5. 5th Plenary Session
  - Date: October 8–11, 2005
  - Location: Beijing
  - Significance: Hu Jintao delivered a report on behalf of the Politburo, Wen Jiabao made a report on the guidelines for the 11th Five-Year Plan. The goal to promote "social harmony" was launched.
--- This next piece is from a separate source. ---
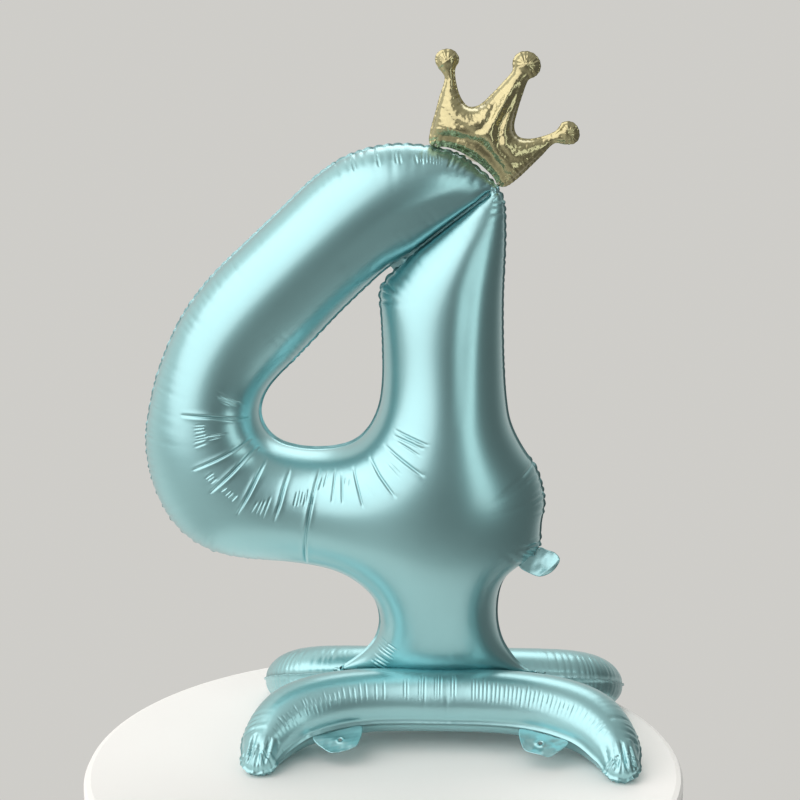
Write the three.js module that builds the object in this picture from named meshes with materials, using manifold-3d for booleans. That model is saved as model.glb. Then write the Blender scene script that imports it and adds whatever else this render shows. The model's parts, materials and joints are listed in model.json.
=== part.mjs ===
// Standing foil number balloon: a digit 4 of satin teal film, a gold crown on its apex and two
// arched foot tubes that hold it upright. Millimetres, +Z up, front face towards -Y, floor at Z = 0.
//
// Every inflated chamber is a pair of films welded flat along one outline. The films bulge as a
// membrane does under pressure: the bulge at a point is the square root of the solution of
// Poisson's equation over the chamber, which gives a strip a round section.

import * as THREE from 'three';
import { mergeVertices } from 'three/addons/utils/BufferGeometryUtils.js';
import Module from 'manifold-3d';

// ---- Driving dimensions ---------------------------------------------------------------------

const FILM = 1; // thickness that stands for one film
const SEAM_GAP = 0.3; // clearance between two films, and between touching pieces
const WELD = 5; // width of the flat weld flange along every outline
const VALVE_FILM = 0.4; // thickness of one ply of an inflation valve

const WELD_LINE_Z = 82.8; // height of the line where the digit and both feet join
const DIGIT_LIFT = 3.5; // the digit's bottom edge is this far above that line
const DIGIT_FULLNESS = 0.88; // bulge of the digit, where 1 is a round limb

const CROWN_BASE = [31.5, 687]; // middle of the crown's base, from the middle of the digit's bottom
const CROWN_TILT = 30.5; // lean of the crown towards the right, degrees
const CROWN_FULLNESS = 0.8;

const FOOT_TILT = 65; // slope of each foot's seam plane, degrees from vertical
const FOOT_RADIUS = 38; // radius of the foot tube over its middle
const TOE_RADIUS = 21; // radius of the tube at its toes

const TAB_WIDTH = 66; // width of an eyelet tab at its root
const TAB_TIP_WIDTH = 44;
const TAB_LENGTH = 32;
const TAB_ROOT = [135, -107]; // middle of a tab's root, in the foot's seam plane
const TAB_TURN = -19.5; // turn of a tab with the foot's inner edge, degrees
const TAB_RISE = 2.6; // the root follows the foot's edge, higher in the middle by this much
const EYELET_RADIUS = 2.75;
const EYELET_DROP = -15; // middle of the eyelet, below the tab's root

// The inflation tails and the valves inside the chambers.
const TAIL_ROOT = [116.5, 164.5]; // middle of the digit's tail root
const TAIL_TURN = 222; // direction that the digit's tail leaves in, degrees
const TAIL_CLEARANCE = 2;
const BASE_TAIL_DROP = 91.5; // distance of the base's tail below the weld line
const INFLATION_TAIL = { width: 36, length: 27, thickness: 0.6, curl: 35, flare: 0.95, skew: -0.33 };
const BASE_TAIL = { width: 30, length: 40, thickness: 0.6, curl: 0, flare: 0.9 };
const CROWN_TAIL = { width: 22, length: 34, thickness: 0.6, curl: 0, flare: 0.9 };
const VALVE = { width: 22, length: 60, thickness: VALVE_FILM, curl: 0, flare: 1 };
const CROWN_VALVE = { width: 14, length: 34, thickness: VALVE_FILM, curl: 0, flare: 1 };
const CROWN_TAIL_DROP = 6.5; // height of the crown's tail above the crown's base line
const GLUE_DOTS = { left: [-47.5, -3], right: [46, -4] }; // middles, in the crown's own frame
const GLUE_DOT_RADIUS = 2;

const TEAL = { color: 0x7fb5ba, metalness: 1, roughness: 0.32 };
const GOLD = { color: 0xccb873, metalness: 1, roughness: 0.12 };
const CLEAR = { color: 0xdfe6e8, metalness: 0, roughness: 0.25 };
const GLUE = { color: 0xe8e6da, metalness: 0, roughness: 0.4 };

const radians = THREE.MathUtils.degToRad;
const pairs = (list) => list.map(([x, y]) => new THREE.Vector2(x, y));

// ---- Outlines ---------------------------------------------------------------------------------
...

The official communique stressed on the "building of democratic rule of law, justice, sincerity, amity, vitality, stability and order", and simultaneously fostered the promotion of cross-straits relations with Taiwan and the "reunification of the motherland"; on March 15, an Anti-Secession Law had been adopted.
6. 6th Plenary Session
  - Date: October 8–11, 2006
  - Location: Beijing
  - Significance: Hu Jintao delivered a report on behalf of the Politburo, Wu Bangguo made an explanatory speech on the Decision of the CCP Central Committee on Certain Major Issues in the Building of an Harmonious Socialist Society.
7. 7th Plenary Session
  - Date: October 9–12, 2007
  - Location: Beijing
  - Significance: Preparations for the Party's 17th National Congress were made. The Scientific Development Concept was officially endorsed. Former Mayor of Shanghai Chen Liangyu, close ally to Jiang Zemin and rival to Hu Jintao, and former Mayor of Qingdao Du Shicheng were expelled from the Party for alleged corruption.